Begin
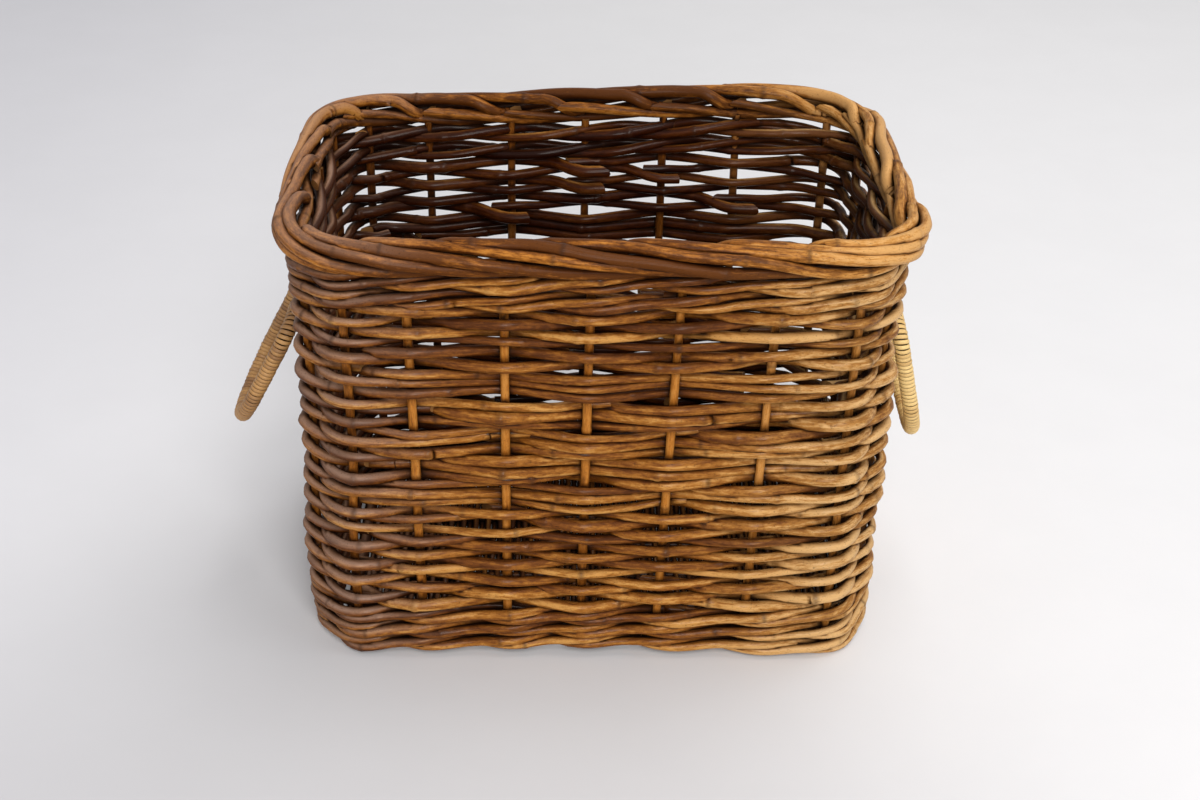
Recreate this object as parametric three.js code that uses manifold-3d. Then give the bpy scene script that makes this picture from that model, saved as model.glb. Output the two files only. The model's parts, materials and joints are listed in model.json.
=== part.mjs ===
// A rectangular wicker log basket with two drop handles, in millimetres, +Z up.
// The origin is on the floor, under the middle of the basket. The front looks along -Y.
// Upright stakes stand round the base, and horizontal courses of rods pass in turn outside and
// inside them. The stakes' thin upper ends are rolled into a rope of six strands round the rim.
import * as THREE from "three";
import { mergeVertices } from "three/addons/utils/BufferGeometryUtils.js";
import Module from "manifold-3d";

// Overall shape. The wall line runs through the middle of every stake.
const BASKET_HEIGHT = 357;
const WALL_HALF_WIDTH = 209;
const WALL_HALF_DEPTH = 128.5;
const CORNER_RADIUS = 50;

// Clearances between pieces that lie against each other.
const SEAT_GAP = 0.35;
const WEAVE_GAP = 0.7;
const RUNNING_GAP = 0.4;

// Stakes: round rods, six sided here.
const STAKE_RADIUS = 4.25;
const STAKE_SIDES = 6;
const STAKE_FOOT_HEIGHT = 2;
const FRONT_STAKES = 7;
const SIDE_STAKES = 4;
const FRONT_STAKES_CORNER_RUN = 26; // how far round the corner the outermost stakes stand
const SIDE_STAKES_CORNER_RUN = 13.5;

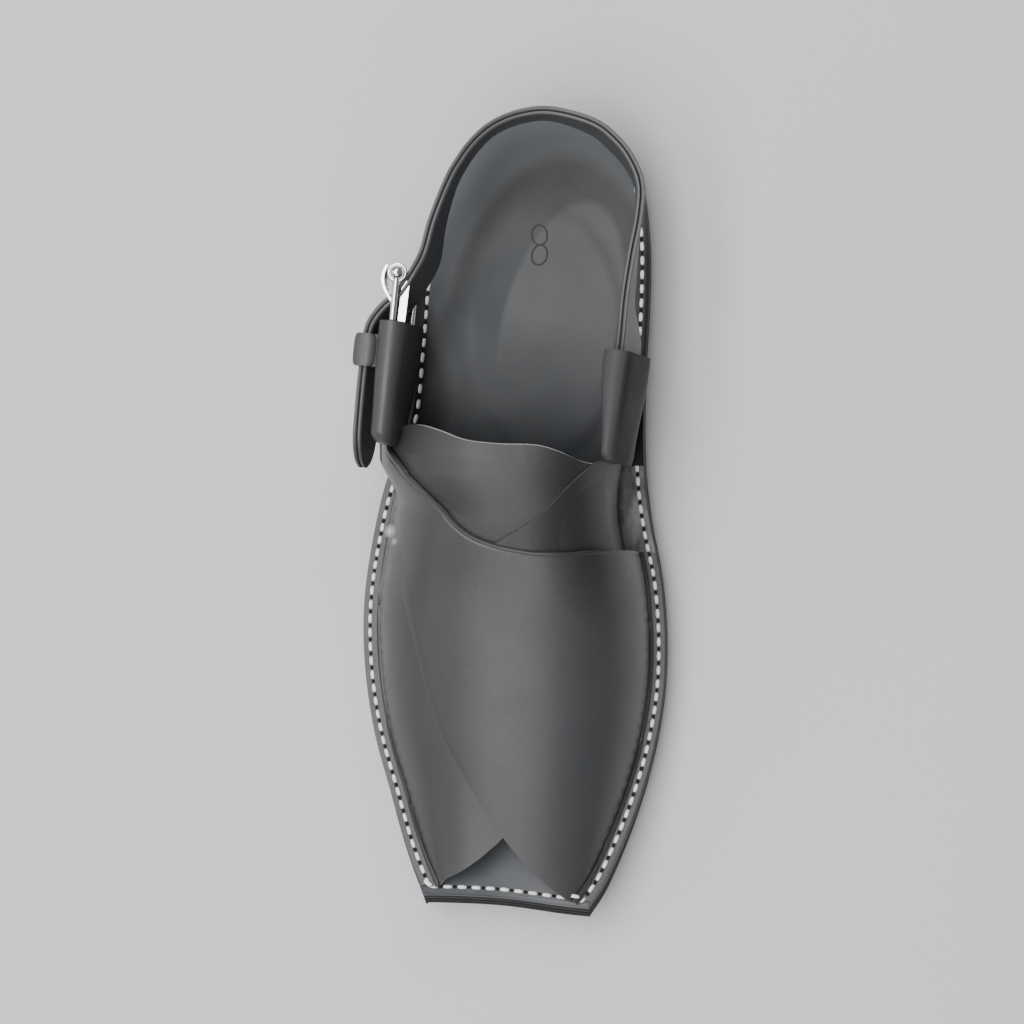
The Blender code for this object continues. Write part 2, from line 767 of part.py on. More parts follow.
End
> [Exercise task]
Print the listing above from its first line through the line with "import Module from", and stop there.

> [Solution for this task]
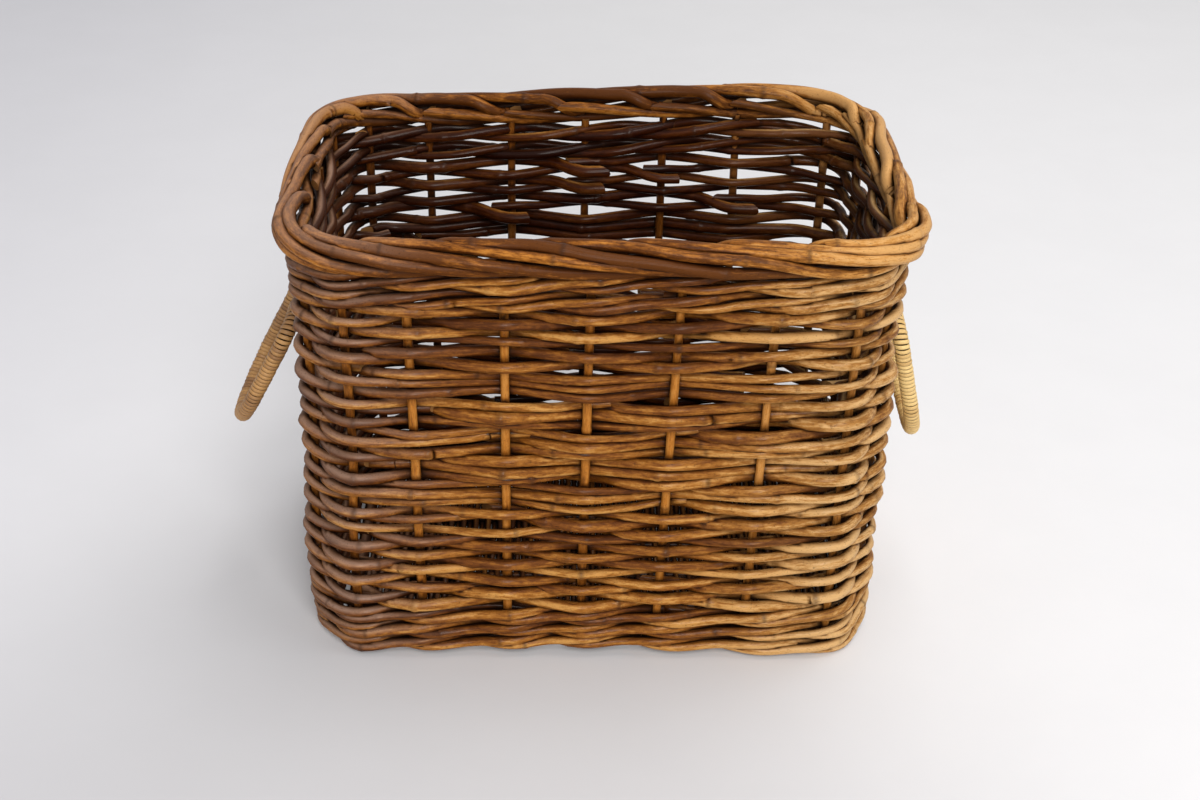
Recreate this object as parametric three.js code that uses manifold-3d. Then give the bpy scene script that makes this picture from that model, saved as model.glb. Output the two files only. The model's parts, materials and joints are listed in model.json.
=== part.mjs ===
// A rectangular wicker log basket with two drop handles, in millimetres, +Z up.
// The origin is on the floor, under the middle of the basket. The front looks along -Y.
// Upright stakes stand round the base, and horizontal courses of rods pass in turn outside and
// inside them. The stakes' thin upper ends are rolled into a rope of six strands round the rim.
import * as THREE from "three";
import { mergeVertices } from "three/addons/utils/BufferGeometryUtils.js";
import Module from "manifold-3d";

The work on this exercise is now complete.